Copy every line of the data exactly, leaving nothing out.

== Recorded information ==

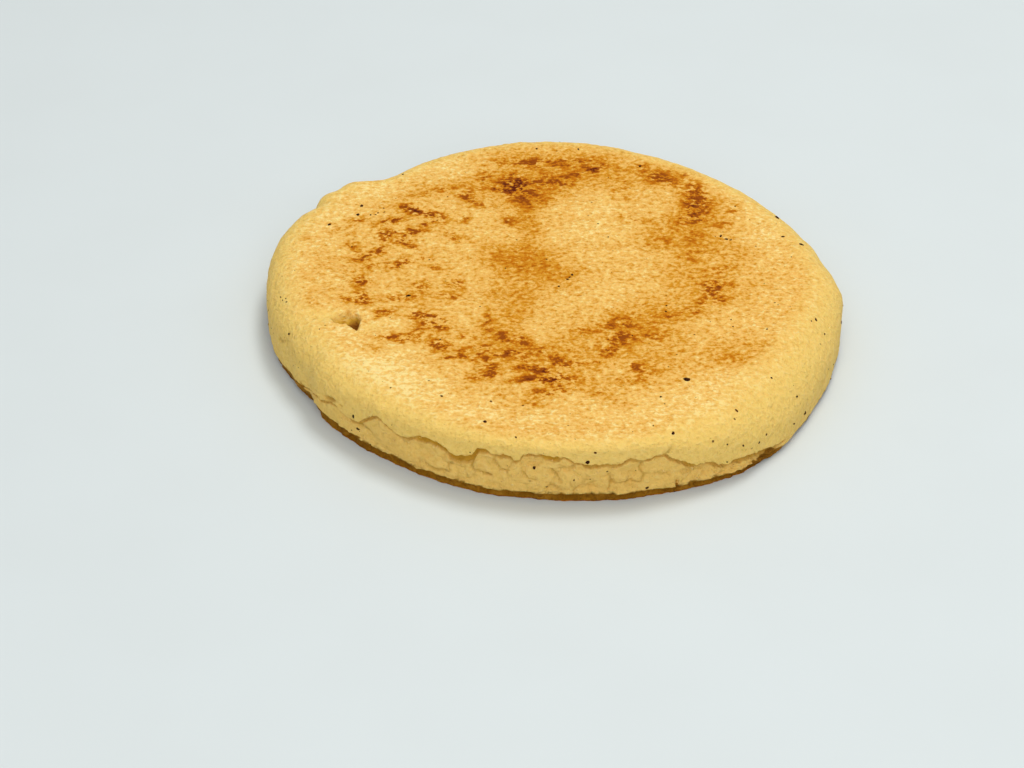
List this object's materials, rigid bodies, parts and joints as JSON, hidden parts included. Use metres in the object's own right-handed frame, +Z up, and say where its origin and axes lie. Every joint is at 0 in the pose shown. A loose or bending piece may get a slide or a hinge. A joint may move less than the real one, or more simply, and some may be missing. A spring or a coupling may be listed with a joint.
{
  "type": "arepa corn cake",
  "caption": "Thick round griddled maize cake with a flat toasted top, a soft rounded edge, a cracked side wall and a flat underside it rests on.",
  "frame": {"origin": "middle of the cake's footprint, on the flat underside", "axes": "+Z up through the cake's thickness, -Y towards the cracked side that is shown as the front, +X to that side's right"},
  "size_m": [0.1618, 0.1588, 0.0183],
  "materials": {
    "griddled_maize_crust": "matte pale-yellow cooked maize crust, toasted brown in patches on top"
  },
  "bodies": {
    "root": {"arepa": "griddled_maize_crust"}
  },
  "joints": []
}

===

*Task response*.
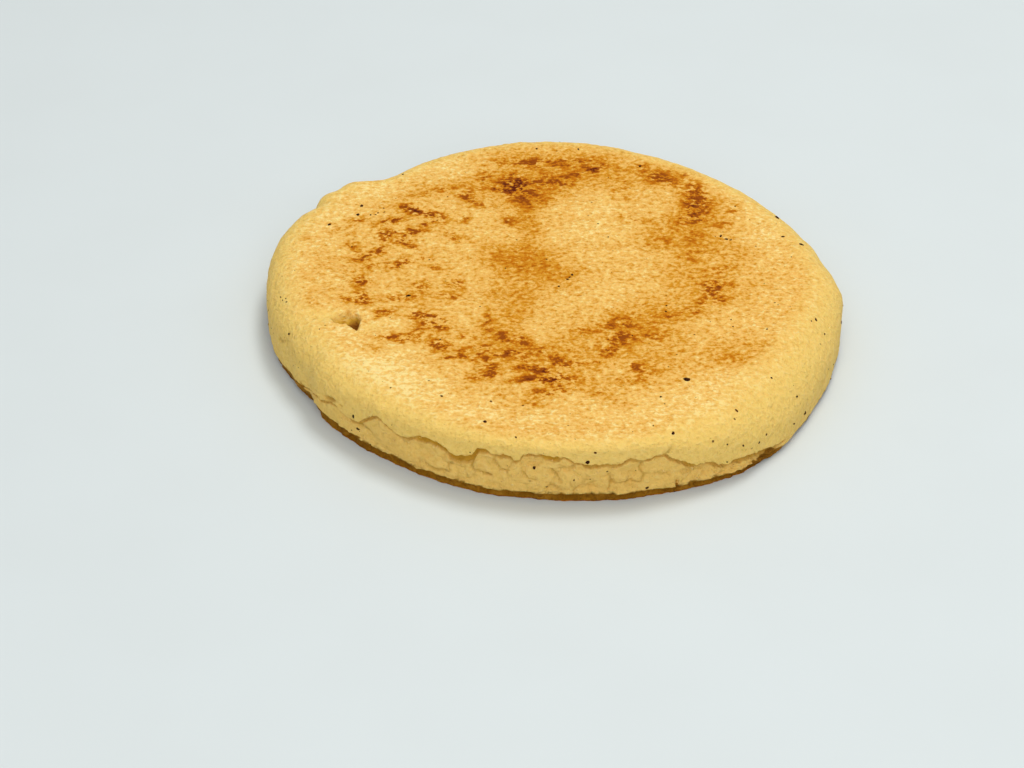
List this object's materials, rigid bodies, parts and joints as JSON, hidden parts included. Use metres in the object's own right-handed frame, +Z up, and say where its origin and axes lie. Every joint is at 0 in the pose shown. A loose or bending piece may get a slide or a hinge. A joint may move less than the real one, or more simply, and some may be missing. A spring or a coupling may be listed with a joint.
{
  "type": "arepa corn cake",
  "caption": "Thick round griddled maize cake with a flat toasted top, a soft rounded edge, a cracked side wall and a flat underside it rests on.",
  "frame": {"origin": "middle of the cake's footprint, on the flat underside", "axes": "+Z up through the cake's thickness, -Y towards the cracked side that is shown as the front, +X to that side's right"},
  "size_m": [0.1618, 0.1588, 0.0183],
  "materials": {
    "griddled_maize_crust": "matte pale-yellow cooked maize crust, toasted brown in patches on top"
  },
  "bodies": {
    "root": {"arepa": "griddled_maize_crust"}
  },
  "joints": []
}